### [SHORT EXERCISE]
Copy each line of the listing below exactly.

[Object data in JSON]

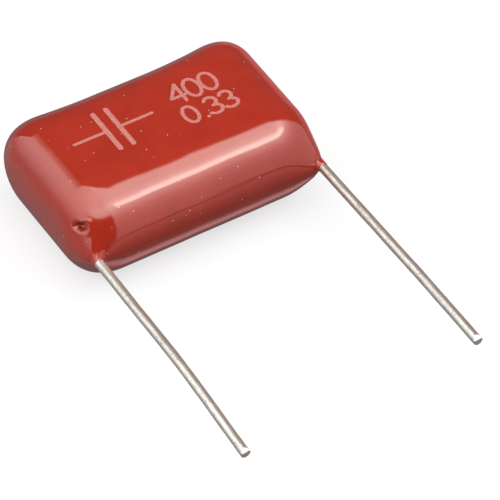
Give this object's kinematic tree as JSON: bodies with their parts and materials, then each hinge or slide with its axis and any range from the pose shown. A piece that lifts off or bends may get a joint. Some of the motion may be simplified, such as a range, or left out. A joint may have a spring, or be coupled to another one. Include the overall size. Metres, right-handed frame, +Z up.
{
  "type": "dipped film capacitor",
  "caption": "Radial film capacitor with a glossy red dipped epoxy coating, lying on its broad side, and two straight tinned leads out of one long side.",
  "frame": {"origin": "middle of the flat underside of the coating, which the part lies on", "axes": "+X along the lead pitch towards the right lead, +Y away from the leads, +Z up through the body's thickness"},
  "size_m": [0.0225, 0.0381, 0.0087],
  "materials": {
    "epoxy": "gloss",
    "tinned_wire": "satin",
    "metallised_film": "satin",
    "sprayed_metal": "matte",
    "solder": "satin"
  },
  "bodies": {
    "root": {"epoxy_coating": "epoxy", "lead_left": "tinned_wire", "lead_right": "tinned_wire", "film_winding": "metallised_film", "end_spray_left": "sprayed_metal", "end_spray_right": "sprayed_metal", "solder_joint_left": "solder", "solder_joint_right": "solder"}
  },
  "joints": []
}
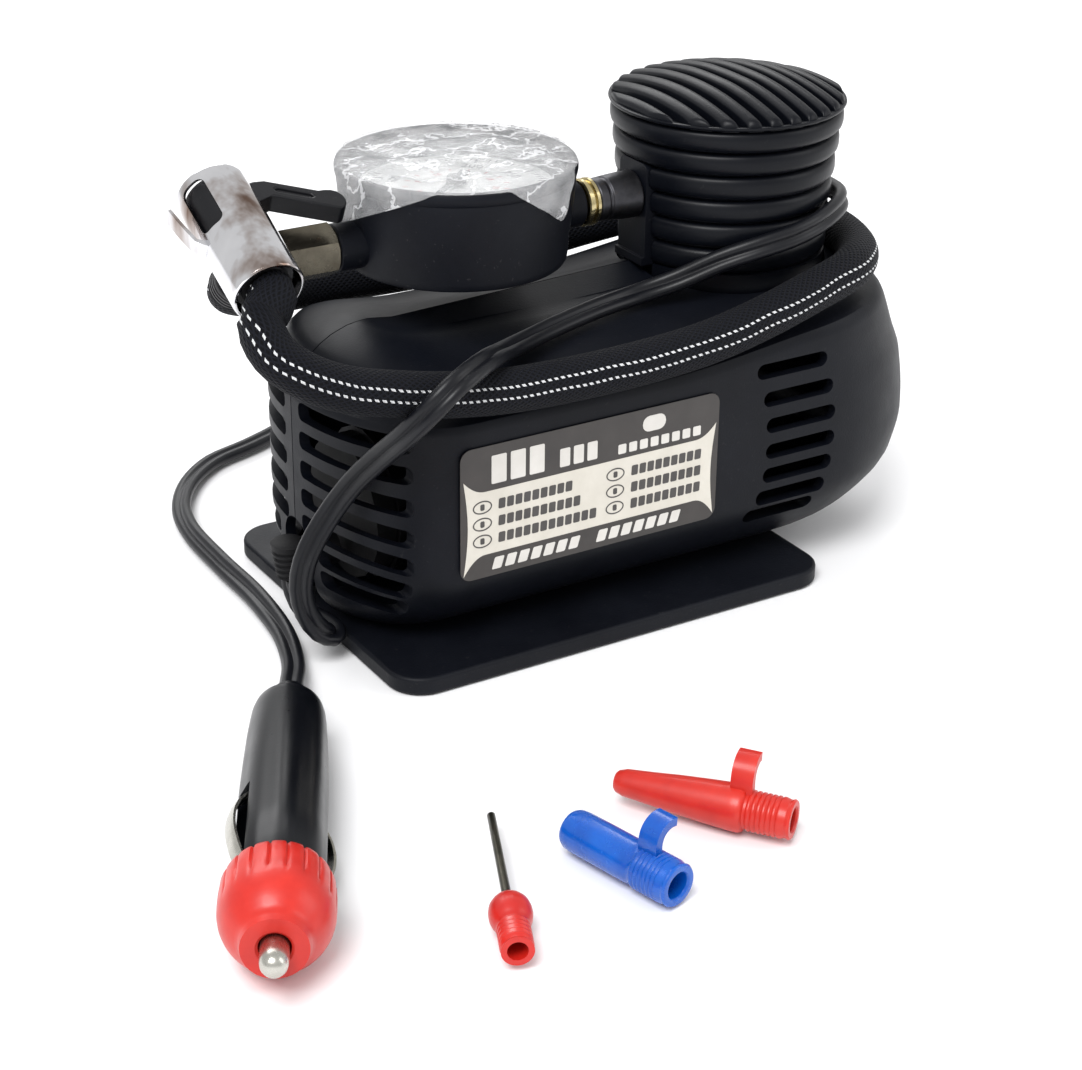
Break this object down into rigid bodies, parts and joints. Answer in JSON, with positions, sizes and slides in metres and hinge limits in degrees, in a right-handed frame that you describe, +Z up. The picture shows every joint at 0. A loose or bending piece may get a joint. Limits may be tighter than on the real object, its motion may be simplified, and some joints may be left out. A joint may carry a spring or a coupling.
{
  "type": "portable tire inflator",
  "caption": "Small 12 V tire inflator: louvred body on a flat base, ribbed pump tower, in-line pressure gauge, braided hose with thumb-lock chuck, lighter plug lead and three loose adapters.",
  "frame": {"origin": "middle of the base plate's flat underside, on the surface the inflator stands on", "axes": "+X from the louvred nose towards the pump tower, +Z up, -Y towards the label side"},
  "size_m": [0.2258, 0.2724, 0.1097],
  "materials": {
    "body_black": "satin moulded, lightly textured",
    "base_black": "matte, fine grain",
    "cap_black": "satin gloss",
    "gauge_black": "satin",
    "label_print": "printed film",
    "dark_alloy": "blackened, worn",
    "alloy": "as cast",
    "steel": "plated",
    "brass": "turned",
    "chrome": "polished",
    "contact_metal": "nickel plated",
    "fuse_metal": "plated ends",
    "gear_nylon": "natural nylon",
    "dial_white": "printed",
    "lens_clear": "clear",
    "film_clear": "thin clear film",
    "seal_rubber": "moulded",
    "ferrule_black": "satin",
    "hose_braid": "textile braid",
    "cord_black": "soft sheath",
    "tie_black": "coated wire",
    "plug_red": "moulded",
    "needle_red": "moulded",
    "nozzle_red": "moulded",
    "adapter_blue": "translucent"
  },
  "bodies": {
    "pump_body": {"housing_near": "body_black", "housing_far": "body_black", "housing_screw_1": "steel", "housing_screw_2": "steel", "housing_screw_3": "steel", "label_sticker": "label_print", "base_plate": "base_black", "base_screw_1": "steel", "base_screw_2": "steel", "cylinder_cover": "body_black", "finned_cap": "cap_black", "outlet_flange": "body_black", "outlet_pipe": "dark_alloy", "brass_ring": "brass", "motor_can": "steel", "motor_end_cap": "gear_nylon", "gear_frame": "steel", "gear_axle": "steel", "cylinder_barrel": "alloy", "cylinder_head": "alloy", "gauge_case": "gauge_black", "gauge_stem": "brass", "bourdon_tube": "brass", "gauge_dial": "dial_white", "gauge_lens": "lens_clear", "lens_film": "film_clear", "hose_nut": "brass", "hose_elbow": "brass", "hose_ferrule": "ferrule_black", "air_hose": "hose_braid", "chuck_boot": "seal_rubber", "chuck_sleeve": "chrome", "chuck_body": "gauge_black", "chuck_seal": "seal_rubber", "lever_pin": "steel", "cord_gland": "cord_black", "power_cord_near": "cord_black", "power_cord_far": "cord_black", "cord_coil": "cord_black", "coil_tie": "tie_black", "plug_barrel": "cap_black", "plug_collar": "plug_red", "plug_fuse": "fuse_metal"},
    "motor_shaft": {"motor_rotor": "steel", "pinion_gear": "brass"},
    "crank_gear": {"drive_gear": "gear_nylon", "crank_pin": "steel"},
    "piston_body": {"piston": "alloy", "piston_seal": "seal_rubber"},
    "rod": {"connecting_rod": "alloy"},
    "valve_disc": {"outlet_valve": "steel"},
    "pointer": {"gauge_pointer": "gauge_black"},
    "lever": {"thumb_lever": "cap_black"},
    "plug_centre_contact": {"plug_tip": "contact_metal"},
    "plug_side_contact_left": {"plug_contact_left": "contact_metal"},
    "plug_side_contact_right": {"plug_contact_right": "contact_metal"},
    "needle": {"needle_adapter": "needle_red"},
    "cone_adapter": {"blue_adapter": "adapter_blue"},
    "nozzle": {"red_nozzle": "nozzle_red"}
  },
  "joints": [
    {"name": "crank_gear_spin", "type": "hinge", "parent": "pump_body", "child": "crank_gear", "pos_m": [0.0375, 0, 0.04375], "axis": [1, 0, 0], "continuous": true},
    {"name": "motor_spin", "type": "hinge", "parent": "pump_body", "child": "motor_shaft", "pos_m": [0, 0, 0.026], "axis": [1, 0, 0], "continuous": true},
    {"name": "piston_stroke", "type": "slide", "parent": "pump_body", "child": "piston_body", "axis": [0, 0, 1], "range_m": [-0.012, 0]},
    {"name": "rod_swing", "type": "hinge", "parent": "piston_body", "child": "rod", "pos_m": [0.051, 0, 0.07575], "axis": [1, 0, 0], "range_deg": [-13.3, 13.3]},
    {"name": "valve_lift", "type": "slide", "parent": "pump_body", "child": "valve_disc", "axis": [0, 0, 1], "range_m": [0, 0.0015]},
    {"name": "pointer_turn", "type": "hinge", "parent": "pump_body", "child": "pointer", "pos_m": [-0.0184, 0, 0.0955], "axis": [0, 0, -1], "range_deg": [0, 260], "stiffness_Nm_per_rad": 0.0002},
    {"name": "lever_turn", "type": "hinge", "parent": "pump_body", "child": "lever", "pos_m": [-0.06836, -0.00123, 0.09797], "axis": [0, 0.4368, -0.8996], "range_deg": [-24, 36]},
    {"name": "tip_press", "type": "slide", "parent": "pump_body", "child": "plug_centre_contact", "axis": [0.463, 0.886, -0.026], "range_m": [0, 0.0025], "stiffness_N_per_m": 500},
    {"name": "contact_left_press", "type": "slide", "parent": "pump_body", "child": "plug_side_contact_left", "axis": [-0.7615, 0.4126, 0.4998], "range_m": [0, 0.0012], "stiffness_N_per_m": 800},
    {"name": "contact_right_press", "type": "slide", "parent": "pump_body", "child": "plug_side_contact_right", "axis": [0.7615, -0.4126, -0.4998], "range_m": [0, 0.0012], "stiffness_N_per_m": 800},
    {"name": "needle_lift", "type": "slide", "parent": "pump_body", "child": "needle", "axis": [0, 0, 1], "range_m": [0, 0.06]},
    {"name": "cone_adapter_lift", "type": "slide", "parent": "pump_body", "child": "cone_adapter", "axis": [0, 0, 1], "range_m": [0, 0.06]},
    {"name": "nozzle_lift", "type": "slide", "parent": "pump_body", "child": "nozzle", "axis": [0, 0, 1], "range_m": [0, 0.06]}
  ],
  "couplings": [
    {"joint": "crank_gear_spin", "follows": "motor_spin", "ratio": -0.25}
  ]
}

### [COMPLETE ANSWER]
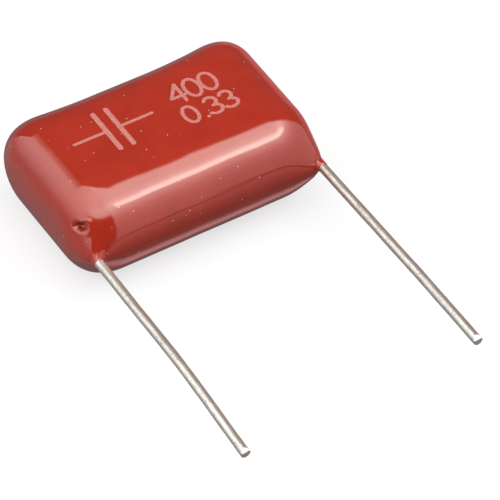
Give this object's kinematic tree as JSON: bodies with their parts and materials, then each hinge or slide with its axis and any range from the pose shown. A piece that lifts off or bends may get a joint. Some of the motion may be simplified, such as a range, or left out. A joint may have a spring, or be coupled to another one. Include the overall size. Metres, right-handed frame, +Z up.
{
  "type": "dipped film capacitor",
  "caption": "Radial film capacitor with a glossy red dipped epoxy coating, lying on its broad side, and two straight tinned leads out of one long side.",
  "frame": {"origin": "middle of the flat underside of the coating, which the part lies on", "axes": "+X along the lead pitch towards the right lead, +Y away from the leads, +Z up through the body's thickness"},
  "size_m": [0.0225, 0.0381, 0.0087],
  "materials": {
    "epoxy": "gloss",
    "tinned_wire": "satin",
    "metallised_film": "satin",
    "sprayed_metal": "matte",
    "solder": "satin"
  },
  "bodies": {
    "root": {"epoxy_coating": "epoxy", "lead_left": "tinned_wire", "lead_right": "tinned_wire", "film_winding": "metallised_film", "end_spray_left": "sprayed_metal", "end_spray_right": "sprayed_metal", "solder_joint_left": "solder", "solder_joint_right": "solder"}
  },
  "joints": []
}
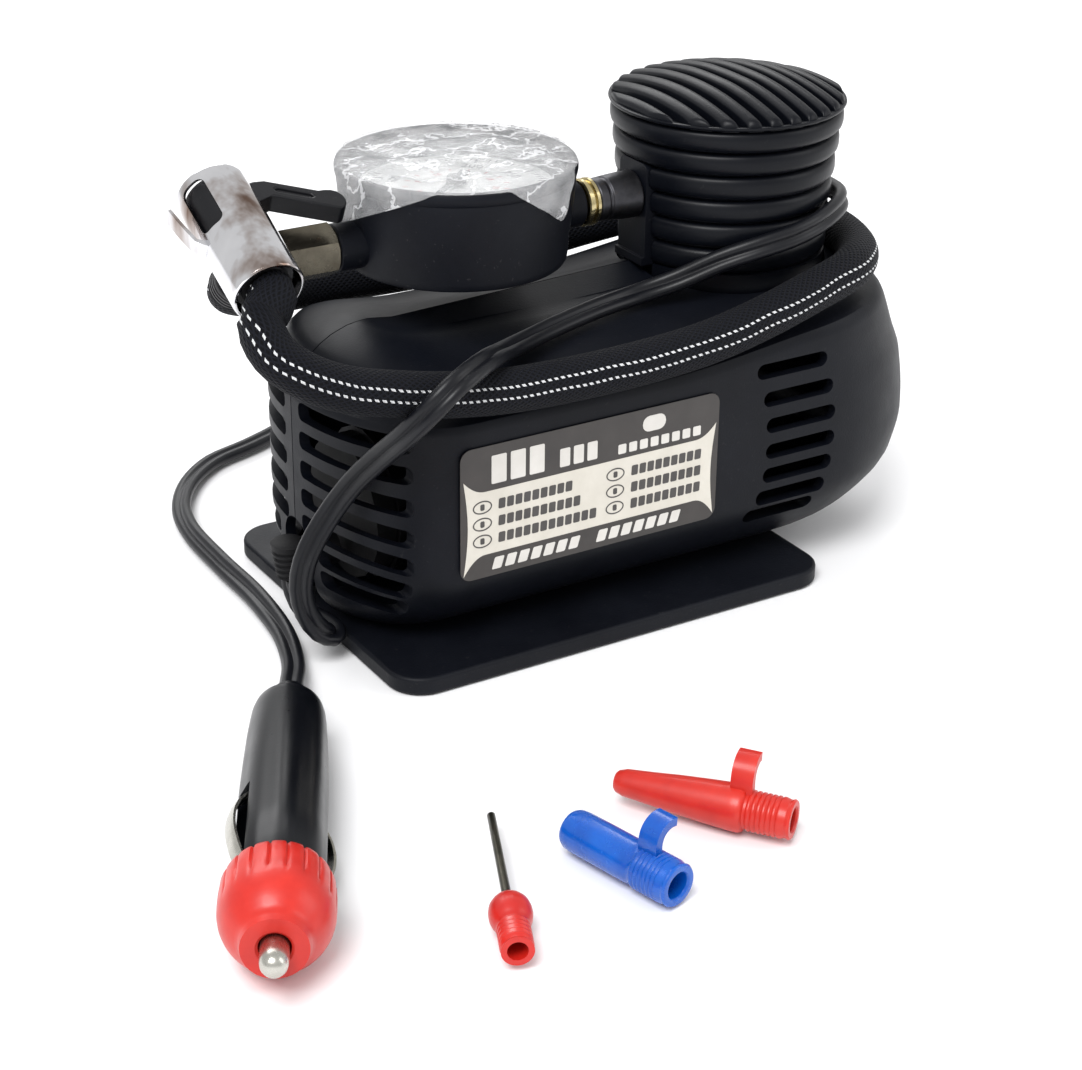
Break this object down into rigid bodies, parts and joints. Answer in JSON, with positions, sizes and slides in metres and hinge limits in degrees, in a right-handed frame that you describe, +Z up. The picture shows every joint at 0. A loose or bending piece may get a joint. Limits may be tighter than on the real object, its motion may be simplified, and some joints may be left out. A joint may carry a spring or a coupling.
{
  "type": "portable tire inflator",
  "caption": "Small 12 V tire inflator: louvred body on a flat base, ribbed pump tower, in-line pressure gauge, braided hose with thumb-lock chuck, lighter plug lead and three loose adapters.",
  "frame": {"origin": "middle of the base plate's flat underside, on the surface the inflator stands on", "axes": "+X from the louvred nose towards the pump tower, +Z up, -Y towards the label side"},
  "size_m": [0.2258, 0.2724, 0.1097],
  "materials": {
    "body_black": "satin moulded, lightly textured",
    "base_black": "matte, fine grain",
    "cap_black": "satin gloss",
    "gauge_black": "satin",
    "label_print": "printed film",
    "dark_alloy": "blackened, worn",
    "alloy": "as cast",
    "steel": "plated",
    "brass": "turned",
    "chrome": "polished",
    "contact_metal": "nickel plated",
    "fuse_metal": "plated ends",
    "gear_nylon": "natural nylon",
    "dial_white": "printed",
    "lens_clear": "clear",
    "film_clear": "thin clear film",
    "seal_rubber": "moulded",
    "ferrule_black": "satin",
    "hose_braid": "textile braid",
    "cord_black": "soft sheath",
    "tie_black": "coated wire",
    "plug_red": "moulded",
    "needle_red": "moulded",
    "nozzle_red": "moulded",
    "adapter_blue": "translucent"
  },
  "bodies": {
    "pump_body": {"housing_near": "body_black", "housing_far": "body_black", "housing_screw_1": "steel", "housing_screw_2": "steel", "housing_screw_3": "steel", "label_sticker": "label_print", "base_plate": "base_black", "base_screw_1": "steel", "base_screw_2": "steel", "cylinder_cover": "body_black", "finned_cap": "cap_black", "outlet_flange": "body_black", "outlet_pipe": "dark_alloy", "brass_ring": "brass", "motor_can": "steel", "motor_end_cap": "gear_nylon", "gear_frame": "steel", "gear_axle": "steel", "cylinder_barrel": "alloy", "cylinder_head": "alloy", "gauge_case": "gauge_black", "gauge_stem": "brass", "bourdon_tube": "brass", "gauge_dial": "dial_white", "gauge_lens": "lens_clear", "lens_film": "film_clear", "hose_nut": "brass", "hose_elbow": "brass", "hose_ferrule": "ferrule_black", "air_hose": "hose_braid", "chuck_boot": "seal_rubber", "chuck_sleeve": "chrome", "chuck_body": "gauge_black", "chuck_seal": "seal_rubber", "lever_pin": "steel", "cord_gland": "cord_black", "power_cord_near": "cord_black", "power_cord_far": "cord_black", "cord_coil": "cord_black", "coil_tie": "tie_black", "plug_barrel": "cap_black", "plug_collar": "plug_red", "plug_fuse": "fuse_metal"},
    "motor_shaft": {"motor_rotor": "steel", "pinion_gear": "brass"},
    "crank_gear": {"drive_gear": "gear_nylon", "crank_pin": "steel"},
    "piston_body": {"piston": "alloy", "piston_seal": "seal_rubber"},
    "rod": {"connecting_rod": "alloy"},
    "valve_disc": {"outlet_valve": "steel"},
    "pointer": {"gauge_pointer": "gauge_black"},
    "lever": {"thumb_lever": "cap_black"},
    "plug_centre_contact": {"plug_tip": "contact_metal"},
    "plug_side_contact_left": {"plug_contact_left": "contact_metal"},
    "plug_side_contact_right": {"plug_contact_right": "contact_metal"},
    "needle": {"needle_adapter": "needle_red"},
    "cone_adapter": {"blue_adapter": "adapter_blue"},
    "nozzle": {"red_nozzle": "nozzle_red"}
  },
  "joints": [
    {"name": "crank_gear_spin", "type": "hinge", "parent": "pump_body", "child": "crank_gear", "pos_m": [0.0375, 0, 0.04375], "axis": [1, 0, 0], "continuous": true},
    {"name": "motor_spin", "type": "hinge", "parent": "pump_body", "child": "motor_shaft", "pos_m": [0, 0, 0.026], "axis": [1, 0, 0], "continuous": true},
    {"name": "piston_stroke", "type": "slide", "parent": "pump_body", "child": "piston_body", "axis": [0, 0, 1], "range_m": [-0.012, 0]},
    {"name": "rod_swing", "type": "hinge", "parent": "piston_body", "child": "rod", "pos_m": [0.051, 0, 0.07575], "axis": [1, 0, 0], "range_deg": [-13.3, 13.3]},
    {"name": "valve_lift", "type": "slide", "parent": "pump_body", "child": "valve_disc", "axis": [0, 0, 1], "range_m": [0, 0.0015]},
    {"name": "pointer_turn", "type": "hinge", "parent": "pump_body", "child": "pointer", "pos_m": [-0.0184, 0, 0.0955], "axis": [0, 0, -1], "range_deg": [0, 260], "stiffness_Nm_per_rad": 0.0002},
    {"name": "lever_turn", "type": "hinge", "parent": "pump_body", "child": "lever", "pos_m": [-0.06836, -0.00123, 0.09797], "axis": [0, 0.4368, -0.8996], "range_deg": [-24, 36]},
    {"name": "tip_press", "type": "slide", "parent": "pump_body", "child": "plug_centre_contact", "axis": [0.463, 0.886, -0.026], "range_m": [0, 0.0025], "stiffness_N_per_m": 500},
    {"name": "contact_left_press", "type": "slide", "parent": "pump_body", "child": "plug_side_contact_left", "axis": [-0.7615, 0.4126, 0.4998], "range_m": [0, 0.0012], "stiffness_N_per_m": 800},
    {"name": "contact_right_press", "type": "slide", "parent": "pump_body", "child": "plug_side_contact_right", "axis": [0.7615, -0.4126, -0.4998], "range_m": [0, 0.0012], "stiffness_N_per_m": 800},
    {"name": "needle_lift", "type": "slide", "parent": "pump_body", "child": "needle", "axis": [0, 0, 1], "range_m": [0, 0.06]},
    {"name": "cone_adapter_lift", "type": "slide", "parent": "pump_body", "child": "cone_adapter", "axis": [0, 0, 1], "range_m": [0, 0.06]},
    {"name": "nozzle_lift", "type": "slide", "parent": "pump_body", "child": "nozzle", "axis": [0, 0, 1], "range_m": [0, 0.06]}
  ],
  "couplings": [
    {"joint": "crank_gear_spin", "follows": "motor_spin", "ratio": -0.25}
  ]
}